According to the order, "It was decided to freeze matured accounts under the schemes MlS, SCSS, TD, KVP, NSC, RD, and PPF accounts (that are matured but not extended), which have not been closed even after three years since maturity."

Here, MIS is the post office monthly income scheme, SCSS is the Senior Citizens Savings Scheme, TD is the Term Deposit, KVP is the Kisan Vikas Patra, NSC is the National Savings Certificate, RD is the Recurring Deposit, and PPF is the Public Provident Fund account.

Identification of these accounts for investors will be easier, as they will be assigned a reason code. The designated code for such will be 'INOP: inoperative more than 3 years'.

How Does The Latest Order Differ From The Previous Account Freezing Order?

Notably, DoP does not have a new rule for account freezing. Earlier, in its order dated December 16, 2022, the department issued direction to freeze accounts (MIS, SCSS, TD, KVP, NSC, RD) that have matured till September 30, 2019, but not closed. Also PPF accounts which have matured but have been not extended.

The only difference is that now account freezing has become a constant exercise.

When Will The Account Freezing Rule Change Take Effect?

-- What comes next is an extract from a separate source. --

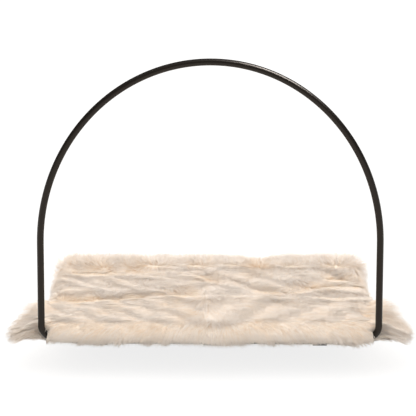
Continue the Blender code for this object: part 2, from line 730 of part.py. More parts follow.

The July 2025 order reads, "To further enhance the security of hard-earned money of depositors, it has now been decided that this freezing activity will be conducted twice a year as a continuous cycle. The process of identification and freezing of such accounts will be completed within 15 days, commencing from July 1 and January 1 of each year. This means accounts that complete three years of maturity as on June 30 and December 31 every year, respectively, will be identified and frozen."

Typically, senior citizens and many small investors open accounts with the post office, and once it matures, they keep the money lying intentionally to earn interest or, at times, forget about the account. But, now, one needs to be careful to close the account before the completion of three years from maturity to avoid requesting the unfreezing of the account and then closing it.